Doan’s been a regular of the CRIS Senior Services Starlite Ball events, where active seniors get together to socialize and recall the same dance steps they took in younger years.
And with the ladies outnumbering the men by 3-1 at the dances, Doan has become a popular partner. One story has him dancing with seven different ladies one night, a story he is glad to nurture with a hardy laugh and slap of the table.
“I’m just lucky,” he said.
His success at the dance floor does not come without practice, though.
“I play records and tapes at home and dance in the back room,” he said.
Dancing was just a thing people did when Doan was growing up, he recalled, his first ballroom lessons coming when he was in grade school. That introduction to the arts at such an early age led him to an interest in music and he started playing drums in bands at venues all over the region after his uncle gave him a set to pound on.
When asked whether some of the venues were famous, he said: “They were just taverns where there were chairs and things flying around.”
He said he had further encouragement to dance and play music from his mother, a piano player for silent-movie houses before he was born.
Even age has been unable to take away the rhythm that has followed his family’s entire bloodline.
Nickoson said she was certainly enjoying herself.
“He didn’t step on my toes,” she said, as a Frank Sinatra tune pulled the couple back onto the floor for a slow dance.
They held each other close and drifted to a far side of the low-lighted room.
Active lives
No one knows for sure how long CRIS has been sponsoring the dances, but employee Veronica Martin, in charge of the Starlite Ball for the past two years, said they certainly meet the agency’s mission of keeping seniors active and involved.
“The idea of this is to have a good time, socialize and get some exercise,” she said. “You don’t see any overweight people at these dances. These people are all in good shape.”
The dances themselves are “self-sufficient,” she said, meaning the $20 per couple fee goes to paying for the cost of putting them on. Participants bring food and drinks for a snack table.
“Many of them are not even from Danville, they kind of work on circuit around the area and follow the bands and dances around,” Martin said. “It used to be bigger here, but the younger ones just aren’t filling that gap.”
She said CRIS is trying to enlist other seniors to participate in dance, not only through the Starlite Ball, but by offering a variety of instruction. While the numbers of participants in the programs have dwindled over the last few years, she said CRIS has made recent efforts to change that.
Free line-dancing classes are being offered on Thursdays and square-dancing lessons for couples are given free on Mondays. The free programs are designed to attract anyone with an interest.

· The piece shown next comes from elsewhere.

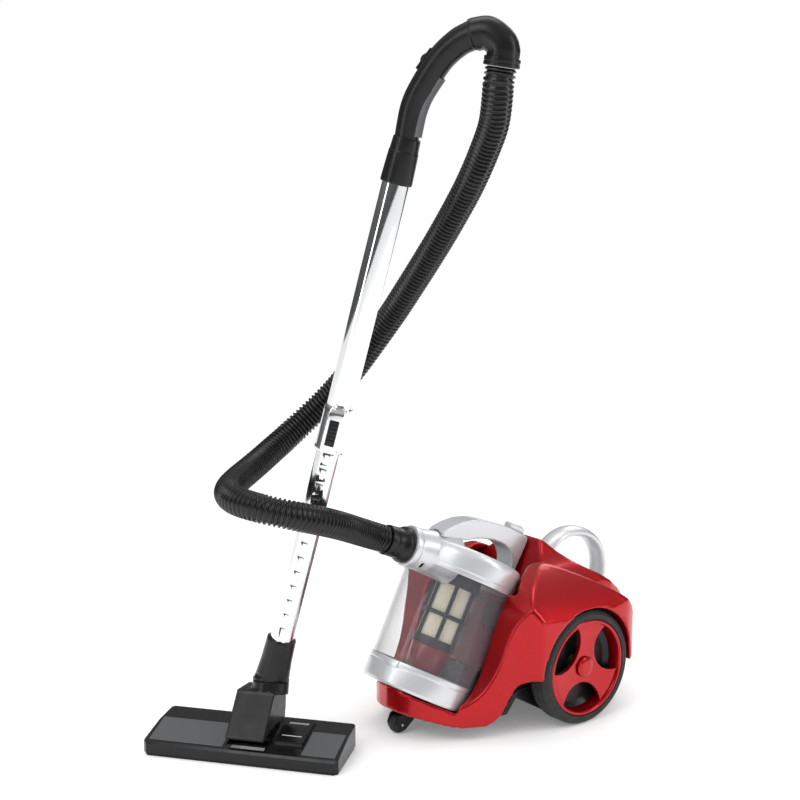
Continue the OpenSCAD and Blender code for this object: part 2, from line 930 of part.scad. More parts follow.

“It’s good exercise for the mind and body,” said Bismarck’s Nancy Brain, who teaches the line-dancing class.
She said she and her husband go to the ballroom events for the dancing and the
socializing.
“This is about the only opportunity for ballroom dancing around here,” she said, adding that some churches had sponsored similar events for seniors, but not as often as the Starlite Ball, held twice monthly when weather cooperates.

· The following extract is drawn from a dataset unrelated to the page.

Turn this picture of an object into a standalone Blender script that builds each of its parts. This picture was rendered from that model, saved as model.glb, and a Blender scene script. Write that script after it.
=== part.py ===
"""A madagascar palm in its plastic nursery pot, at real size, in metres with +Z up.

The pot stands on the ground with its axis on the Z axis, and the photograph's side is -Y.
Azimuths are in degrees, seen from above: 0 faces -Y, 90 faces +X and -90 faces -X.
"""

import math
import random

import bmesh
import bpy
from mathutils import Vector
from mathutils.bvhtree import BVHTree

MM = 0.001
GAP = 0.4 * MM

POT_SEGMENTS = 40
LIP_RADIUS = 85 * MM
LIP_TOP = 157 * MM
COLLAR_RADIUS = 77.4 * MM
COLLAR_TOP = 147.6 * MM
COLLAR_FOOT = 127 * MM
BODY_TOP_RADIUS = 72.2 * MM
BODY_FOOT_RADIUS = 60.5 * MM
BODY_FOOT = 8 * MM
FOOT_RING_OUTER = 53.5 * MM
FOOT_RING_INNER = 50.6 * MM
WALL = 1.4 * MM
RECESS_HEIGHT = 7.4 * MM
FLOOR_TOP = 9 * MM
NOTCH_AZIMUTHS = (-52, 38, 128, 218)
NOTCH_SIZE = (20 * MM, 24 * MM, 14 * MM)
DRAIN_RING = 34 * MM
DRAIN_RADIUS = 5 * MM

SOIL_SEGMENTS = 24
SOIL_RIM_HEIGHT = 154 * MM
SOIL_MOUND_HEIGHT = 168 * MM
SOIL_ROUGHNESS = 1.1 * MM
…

“We have met so many wonderful people here,” she said. “It’s easy to build a lot of friendships.”
By committee
To keep the Starlite Ball going and to generate interest, many of the regulars from Danville have formed a planning committee for future events.
Sue Jones, a longtime dance enthusiast, said the committee is enlisting regulars to sponsor dance events when CRIS or other local agencies can’t.
“We think it’s important because it keeps us on our feet,” she said, “and most of us need to keep on our feet.”
The committee is “trying to figure out how to bring people in,” she said. “We don’t want to make money, we just want to keep it going.”
Martin said Jones’s last sponsored dance was a fancily decorated affair.
“It was decked out as nice as any country club,” Jones said proudly. “I really have a lot of fun with it.”
No last waltz
Not everyone comes to the Startlite Ball to dance.
In dance lingo, Mary Moore is what’s commonly referred to as a wallflower. But it’s not by accident. She’s been the set-up person and money-taker for the ball as a CRIS volunteer for the past 11 years.
“I’ve been coming out and helping ever since my husband died,” she said. “I enjoy talking to the people here and it gets me out of the house. It’s been a long time since I danced.”
She said she recently checked to see how long she had been working at the dance, thinking it had been “three or four years or so.” Instead, she found she had been enjoying it enough not to notice it had been more than a decade.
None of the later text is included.